[What you have to do]: Your task is to copy the material exactly.

-- start of Data block --

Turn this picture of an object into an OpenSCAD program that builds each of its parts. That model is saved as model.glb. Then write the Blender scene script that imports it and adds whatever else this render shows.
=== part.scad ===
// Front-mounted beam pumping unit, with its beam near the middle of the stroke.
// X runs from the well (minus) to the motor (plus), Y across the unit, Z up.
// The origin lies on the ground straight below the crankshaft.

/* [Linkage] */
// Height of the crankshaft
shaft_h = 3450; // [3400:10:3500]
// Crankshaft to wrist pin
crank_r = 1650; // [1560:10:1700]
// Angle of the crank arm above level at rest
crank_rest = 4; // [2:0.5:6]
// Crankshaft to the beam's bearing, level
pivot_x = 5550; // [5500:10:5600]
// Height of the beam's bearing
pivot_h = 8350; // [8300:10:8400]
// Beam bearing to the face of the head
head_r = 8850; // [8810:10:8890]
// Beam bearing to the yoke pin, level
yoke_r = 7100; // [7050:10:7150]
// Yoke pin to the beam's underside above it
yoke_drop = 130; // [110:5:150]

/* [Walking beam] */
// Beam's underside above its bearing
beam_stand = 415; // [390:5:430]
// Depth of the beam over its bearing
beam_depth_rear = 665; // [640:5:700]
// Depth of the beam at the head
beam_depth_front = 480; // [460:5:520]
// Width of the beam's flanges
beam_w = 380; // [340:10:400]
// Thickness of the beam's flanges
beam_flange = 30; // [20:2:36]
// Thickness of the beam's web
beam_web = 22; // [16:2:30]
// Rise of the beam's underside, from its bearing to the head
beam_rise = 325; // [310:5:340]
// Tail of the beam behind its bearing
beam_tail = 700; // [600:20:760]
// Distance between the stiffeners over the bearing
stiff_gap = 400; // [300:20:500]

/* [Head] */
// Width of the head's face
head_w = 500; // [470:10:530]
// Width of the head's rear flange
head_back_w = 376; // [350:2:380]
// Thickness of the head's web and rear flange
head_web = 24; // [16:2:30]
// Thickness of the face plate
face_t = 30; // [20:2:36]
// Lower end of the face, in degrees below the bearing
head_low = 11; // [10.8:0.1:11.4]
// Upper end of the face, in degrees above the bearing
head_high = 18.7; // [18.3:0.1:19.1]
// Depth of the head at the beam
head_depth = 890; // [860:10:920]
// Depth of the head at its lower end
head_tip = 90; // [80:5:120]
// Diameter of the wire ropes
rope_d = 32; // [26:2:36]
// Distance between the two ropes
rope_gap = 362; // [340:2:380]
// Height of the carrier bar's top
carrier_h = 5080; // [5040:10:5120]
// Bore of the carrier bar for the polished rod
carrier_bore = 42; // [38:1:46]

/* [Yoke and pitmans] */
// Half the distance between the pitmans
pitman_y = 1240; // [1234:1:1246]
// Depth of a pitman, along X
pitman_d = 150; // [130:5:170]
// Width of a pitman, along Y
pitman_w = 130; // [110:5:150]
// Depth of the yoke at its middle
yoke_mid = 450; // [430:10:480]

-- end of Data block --

[Exercise response]:
Turn this picture of an object into an OpenSCAD program that builds each of its parts. That model is saved as model.glb. Then write the Blender scene script that imports it and adds whatever else this render shows.
=== part.scad ===
// Front-mounted beam pumping unit, with its beam near the middle of the stroke.
// X runs from the well (minus) to the motor (plus), Y across the unit, Z up.
// The origin lies on the ground straight below the crankshaft.

/* [Linkage] */
// Height of the crankshaft
shaft_h = 3450; // [3400:10:3500]
// Crankshaft to wrist pin
crank_r = 1650; // [1560:10:1700]
// Angle of the crank arm above level at rest
crank_rest = 4; // [2:0.5:6]
// Crankshaft to the beam's bearing, level
pivot_x = 5550; // [5500:10:5600]
// Height of the beam's bearing
pivot_h = 8350; // [8300:10:8400]
// Beam bearing to the face of the head
head_r = 8850; // [8810:10:8890]
// Beam bearing to the yoke pin, level
yoke_r = 7100; // [7050:10:7150]
// Yoke pin to the beam's underside above it
yoke_drop = 130; // [110:5:150]

/* [Walking beam] */
// Beam's underside above its bearing
beam_stand = 415; // [390:5:430]
// Depth of the beam over its bearing
beam_depth_rear = 665; // [640:5:700]
// Depth of the beam at the head
beam_depth_front = 480; // [460:5:520]
// Width of the beam's flanges
beam_w = 380; // [340:10:400]
// Thickness of the beam's flanges
beam_flange = 30; // [20:2:36]
// Thickness of the beam's web
beam_web = 22; // [16:2:30]
// Rise of the beam's underside, from its bearing to the head
beam_rise = 325; // [310:5:340]
// Tail of the beam behind its bearing
beam_tail = 700; // [600:20:760]
// Distance between the stiffeners over the bearing
stiff_gap = 400; // [300:20:500]

/* [Head] */
// Width of the head's face
head_w = 500; // [470:10:530]
// Width of the head's rear flange
head_back_w = 376; // [350:2:380]
// Thickness of the head's web and rear flange
head_web = 24; // [16:2:30]
// Thickness of the face plate
face_t = 30; // [20:2:36]
// Lower end of the face, in degrees below the bearing
head_low = 11; // [10.8:0.1:11.4]
// Upper end of the face, in degrees above the bearing
head_high = 18.7; // [18.3:0.1:19.1]
// Depth of the head at the beam
head_depth = 890; // [860:10:920]
// Depth of the head at its lower end
head_tip = 90; // [80:5:120]
// Diameter of the wire ropes
rope_d = 32; // [26:2:36]
// Distance between the two ropes
rope_gap = 362; // [340:2:380]
// Height of the carrier bar's top
carrier_h = 5080; // [5040:10:5120]
// Bore of the carrier bar for the polished rod
carrier_bore = 42; // [38:1:46]

/* [Yoke and pitmans] */
// Half the distance between the pitmans
pitman_y = 1240; // [1234:1:1246]
// Depth of a pitman, along X
pitman_d = 150; // [130:5:170]
// Width of a pitman, along Y
pitman_w = 130; // [110:5:150]
// Depth of the yoke at its middle
yoke_mid = 450; // [430:10:480]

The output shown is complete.